Alcune questioni cruciali. «Con questo tema tocchiamo il punto centrale del Cammino sinodale – rirpende don Nacci –. Se sinodalità è il nome della Chiesa, ci ricorda papa Francesco attingendo alla tradizione, corresponsabilità dice la forma che la vita della Chiesa deve assumere oggi, in relazione alla sua missione, l’annuncio del Vangelo. Il Cammino sinodale ha fatto emergere alcune questioni cruciali, al centro dei lavori della commissione “Sinodalità e corresponsabilità”, come: il rapporto fra corresponsabilità e ministerialità, nell’ottica della partecipazione di tutti i battezzati alla vita della Chiesa; gli organismi di partecipazione ecclesiale e i processi di discernimento comunitario; il riconoscimento e la valorizzazione del ruolo delle donne e del loro apporto nella corresponsabilità ecclesiale». Sulla prima questione: «È tornata l’espressione “Chiesa tutta ministeriale”. Questo non significa che tutti debbano assumere un ministero in senso proprio, ma che tutti i battezzati possano mettere i carismi ricevuti dallo Spirito al servizio della missione. Promuovere la corresponsabilità significa risvegliare questa consapevolezza: la responsabilità di ciascuno all’unica missione. Nella Chiesa, certo, ci sono i singoli ministeri ordinati e il ministero dei laici, con la loro funzione. Ma la ministerialità non si risolve in un ruolo o servizio particolari».
Tempo di creatività. «Nella storia della Chiesa, sono sempre sorte nuove ministerialità per la missione – spiega il teologo –. E questo è necessario anche oggi, e su questo la Chiesa riflette. Ministerialità per la missione è ministerialità che raggiunge le periferie esistenziali, culturali, spirituali, per farsi carico di coloro che sono sulla soglia della vita ecclesiale e rendere tutti protagonisti». Si tratta, dunque, di «promuovere i ministeri istituiti – lettorato, accolitato, catechista – ma anche di sviluppare una nuova creatività ministeriale».
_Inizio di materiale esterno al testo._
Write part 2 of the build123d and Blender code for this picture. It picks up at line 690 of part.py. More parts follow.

Vie di partecipazione. Altro tema decisivo è promuovere organismi di partecipazione, parrocchiali e diocesani, sempre più a servizio della corresponsabilità. «La Chiesa sinodale, aperta a tutti, inclusiva, sa fare tesoro dell’apporto di ciascuno. In questo, il ruolo degli organismi di partecipazione è fondamentale. E una riflessione che si sta portando avanti – testimonia don Nacci – è sulle modalità con cui avviene il discernimento comunitario, perché sia processo che permette a tutti di partecipare alla vita della Chiesa in ascolto dello Spirito». È inoltre importante «favorire una maggiore comunicazione e trasparenza nelle scelte pastorali ed economiche, perché tutti possano partecipare non solo ai processi decisionali, ma alla loro attuazione e verifica».
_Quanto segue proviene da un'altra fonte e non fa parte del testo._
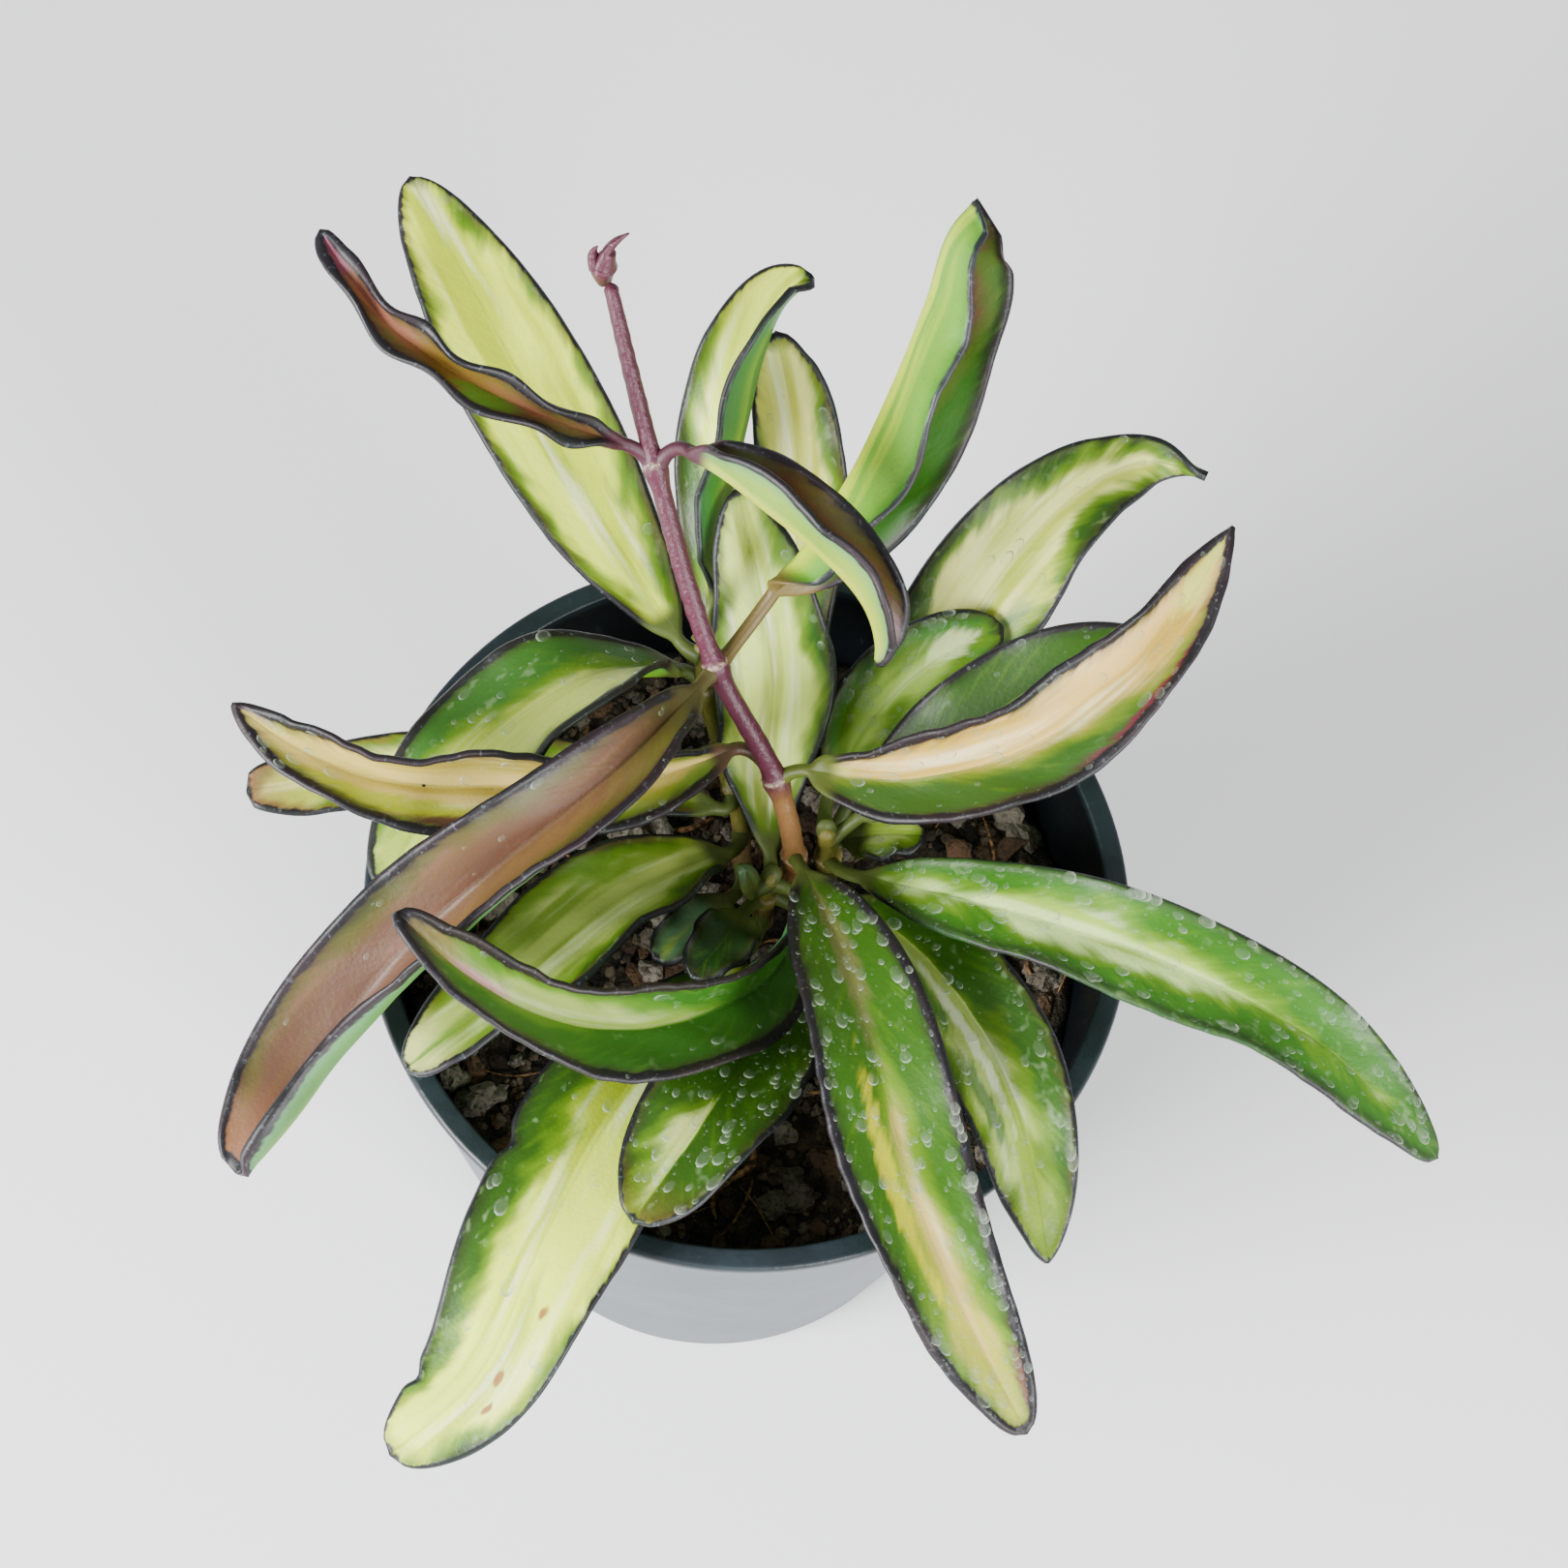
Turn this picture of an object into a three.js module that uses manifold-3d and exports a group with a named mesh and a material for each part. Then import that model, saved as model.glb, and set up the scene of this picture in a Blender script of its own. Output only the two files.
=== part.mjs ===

Il ruolo delle donne. «È necessario permettere alle donne di essere presenti dove effettivamente la comunità cristiana prende le sue decisioni, riconoscendo il loro ruolo, le competenze, la leadership che possono esercitare. Si pensi a quello che già oggi accade nelle associazioni laicali, nei movimenti, nella vita religiosa – annota il sacerdote –. Ci sono altri livelli della vita ecclesiale nei quali riconoscere alle donne ruoli di responsabilità e di guida: si pensi agli organismi di partecipazione, o agli uffici pastorali. O all’insegnamento nelle facoltà teologiche, dove le donne oggi sono presenza minoritaria».
Le resistenze alla sinodalità. «Ci sono resistenze legate all’influenza del contesto culturale odierno come il forte individualismo, lo scarso senso di appartenenza, la mancata educazione a partecipare alla costruzione di decisioni per il bene comune. Ma ci sono anche resistenze legate alla vita stessa della Chiesa – afferma il teologo – come la sopravvivenza del clericalismo, che porta all’irrigidimento da parte di chi guida la comunità, o una inadeguata formazione del laicato, o una visione esclusivamente sacralizzata e gerarchizzata del ministero ordinato. Resistenze che dobbiamo riconoscere con lucidità, per poterle superare e costruire la Chiesa secondo il modello del Concilio Vaticano II. Ne va dell’efficacia stessa della missione evangelizzatrice».